■ **WRITTEN PROBLEM**
Extract every line where the string "picture" appears.

──────── WORKING DATA ────────

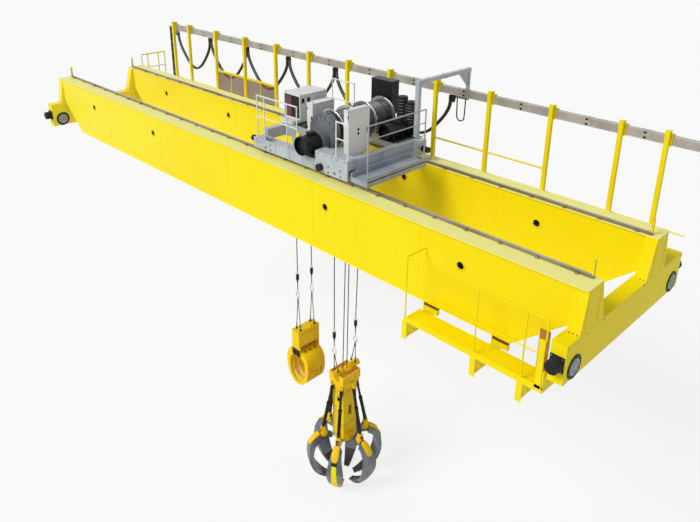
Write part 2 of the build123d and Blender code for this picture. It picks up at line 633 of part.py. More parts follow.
def make_crab_frame():
    """Side beams with wheel wells, cross beams, decks and pedestals of the crab."""
    x0 = CRAB_LEFT_X
    x1 = CRAB_RIGHT_X
    z0, z1 = CRAB_BEAM_Z
    out_y = CRAB_BEAM_OUTER_Y
    in_y = CRAB_BEAM_INNER_Y
    beams = [
        box(x0, x1, -out_y, -in_y, z0, z1),
        box(CRAB_BLOCK_X, x1, -out_y, -in_y, z0, CRAB_BLOCK_TOP_Z),
        box(x0, x1, in_y, out_y, z0, z1),
        box(x0, DRUM_X - 390, in_y, out_y, z1 - 2, z1 + REAR_BEAM_RISE),
        box(DRUM_X + 360, x1, in_y, out_y, z1 - 2, z1 + REAR_BEAM_RISE),
        box(DRUM_X - 392, DRUM_X + 362, REAR_DRUM_Y[1] + 36, out_y, z1 - 2, z1 + REAR_BEAM_RISE),
    ]
    bz0, bz1 = CROSS_BEAM_Z
    for a, b in CROSS_BEAM_X:
        beams.append(box(a, b, -in_y - 2, in_y + 2, bz0, bz1))
    mid_end = CROSS_BEAM_X[1][1]
    right = CROSS_BEAM_X[2][0]
    beams.append(box(mid_end - 2, right + 2, GEAR_Y[0] + 4, -465.0, bz1 - DECK_PLATE, bz1))
    for a, b in ((mid_end - 2, DRUM_X - 220), (DRUM_X + 220, right + 2)):
        beams.append(box(a, b, -in_y - 2, GEAR_Y[0] + 10, bz1 - DECK_PLATE, bz1))
    for y in (-360.0, 335.0):
        beams.append(box(CRAB_LEFT_X + 100, CROSS_BEAM_X[1][0] - 50, y, y + 25, bz0, WINCH_BEARER_Z))
        beams.append(box(CROSS_BEAM_X[1][0] - 52, CROSS_BEAM_X[1][0] + 2, y, y + 25, bz0, bz1))
    for a, b in PEDESTAL_Y:
        outline = [
            (DRUM_X - 260, a, 1600.0),
            (DRUM_X - 90, a, DRUM_Z + 90),
            (DRUM_X + 90, a, DRUM_Z + 90),
            (DRUM_X + 260, a, 1600.0),
        ]
        beams.append(prism(outline, (0, b - a, 0)))
    frame = beams[0].fuse(*beams[1:])
    for y0, y1 in ((-out_y, -in_y), (in_y, out_y)):
        for x in CRAB_WHEEL_X:
            frame -= box(x - 160, x + 160, y0 + CRAB_WALL + 40, y1 - CRAB_WALL - 40, z0 - 5, z0 + 215)
            bore = CRAB_AXLE_DIAMETER + 2 * AXLE_RUNNING_GAP
            wheel_z = RAIL_TOP_Z + CRAB_WHEEL_DIAMETER / 2 + WHEEL_ON_RAIL_GAP
            frame -= rod((x, y0 - 5, wheel_z), (x, y1 + 5, wheel_z), bore)
    bore = SHAFT_DIAMETER + 2 * AXLE_RUNNING_GAP
    frame -= rod((DRUM_X, PEDESTAL_Y[0][0] - 5, DRUM_Z), (DRUM_X, PEDESTAL_Y[1][1] + 5, DRUM_Z), bore)
    plates = []
    for y in (-380.0, 80.0, 500.0):
        plates.append(box(mid_end - 2, SHEAVE_X + 40, y - 6, y + 6, SHEAVE_Z - 60, SHEAVE_Z + 60))
    frame = frame.fuse(*plates)
    frame -= rod((SHEAVE_X, -400, SHEAVE_Z), (SHEAVE_X, 520, SHEAVE_Z), SHEAVE_SHAFT + 2 * SEAT_GAP)
    save("crab_frame", [frame])


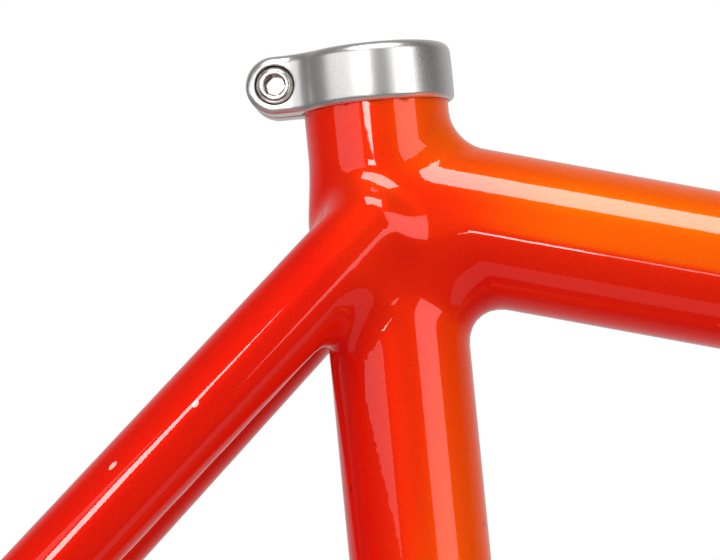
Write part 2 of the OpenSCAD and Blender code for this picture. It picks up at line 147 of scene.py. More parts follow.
def skinFromField(field, low, high, step):
    # Samples the field near the surface only, joins the crossings into quads and moves them onto it.
    low, high = np.array(low, float), np.array(high, float)
    count = np.ceil((high - low) / step).astype(int) + 1
    block = 6
    blocks = np.ceil(count / block).astype(int)
    grid = np.stack(np.meshgrid(*[np.arange(n) for n in blocks], indexing="ij"), -1).reshape(-1, 3)
    middle = low + (grid * block + (block - 1) / 2) * step
    far = field(middle)
    values = np.repeat(np.repeat(np.repeat(np.where(far > 0, 9.0, -9.0).astype(np.float32).reshape(blocks),
                                           block, 0), block, 1), block, 2)
    near = grid[np.abs(far) < block * step * 1.2]
    cell = np.stack(np.meshgrid(*[np.arange(block)] * 3, indexing="ij"), -1).reshape(-1, 3)
    for part in np.array_split(near, max(1, len(near) // 2000)):
        ijk = (part[:, None, :] * block + cell[None]).reshape(-1, 3)
        values[ijk[:, 0], ijk[:, 1], ijk[:, 2]] = field(low + ijk * step)
    inside = values < 0
    shape = np.array(values.shape) - 1
    total = np.zeros((*shape, 3), np.float32)
    hits = np.zeros(shape, np.float32)
    edges = []
    for axis in range(3):
        a = [slice(None)] * 3
        b = [slice(None)] * 3
        a[axis], b[axis] = slice(0, -1), slice(1, None)
        i, j, k = np.nonzero(inside[tuple(a)] != inside[tuple(b)])
        at = np.stack([i, j, k], 1)
        to = at.copy()
        to[:, axis] += 1
        va, vb = values[tuple(at.T)], values[tuple(to.T)]
        point = at.astype(np.float32)
        point[:, axis] += va / (va - vb)
        u, w = (axis + 1) % 3, (axis + 2) % 3
        ok = (at[:, u] > 0) & (at[:, w] > 0) & (at[:, u] < shape[u]) & (at[:, w] < shape[w])
        at, point, flip = at[ok], point[ok], (va < 0)[ok]
        ring = []
        for du, dw in ((1, 1), (0, 1), (0, 0), (1, 0)):
            c = at.copy()
            c[:, u] -= du
            c[:, w] -= dw
            ring.append(c)
            np.add.at(hits, tuple(c.T), 1)
            np.add.at(total, tuple(c.T), point)
        edges.append((ring, flip))
    used = np.argwhere(hits > 0)
    index = -np.ones(hits.shape, np.int64)
    index[tuple(used.T)] = np.arange(len(used))
    points = low + (total[tuple(used.T)] / hits[tuple(used.T)][:, None]).astype(float) * step
    faces = []
    for ring, flip in edges:
        q = np.stack([index[tuple(c.T)] for c in ring], 1)
        q[~flip] = q[~flip][:, ::-1]
        faces.append(q)
    faces = np.concatenate(faces)
    for turn in range(5):
        g = slope(field, points)
        points -= np.clip(field(points) / np.maximum((g * g).sum(1), 0.05), -step, step)[:, None] * g
    return points, faces


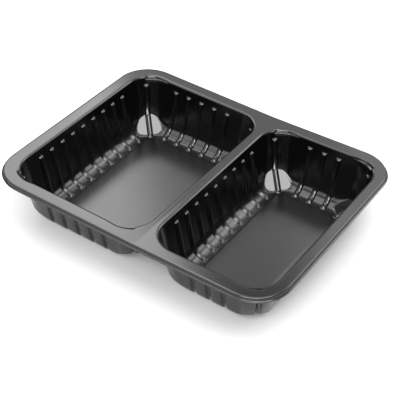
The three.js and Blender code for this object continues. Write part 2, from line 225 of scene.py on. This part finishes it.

────────

■ **PROBLEM SOLUTION**
Write part 2 of the build123d and Blender code for this picture. It picks up at line 633 of part.py. More parts follow.
Write part 2 of the OpenSCAD and Blender code for this picture. It picks up at line 147 of scene.py. More parts follow.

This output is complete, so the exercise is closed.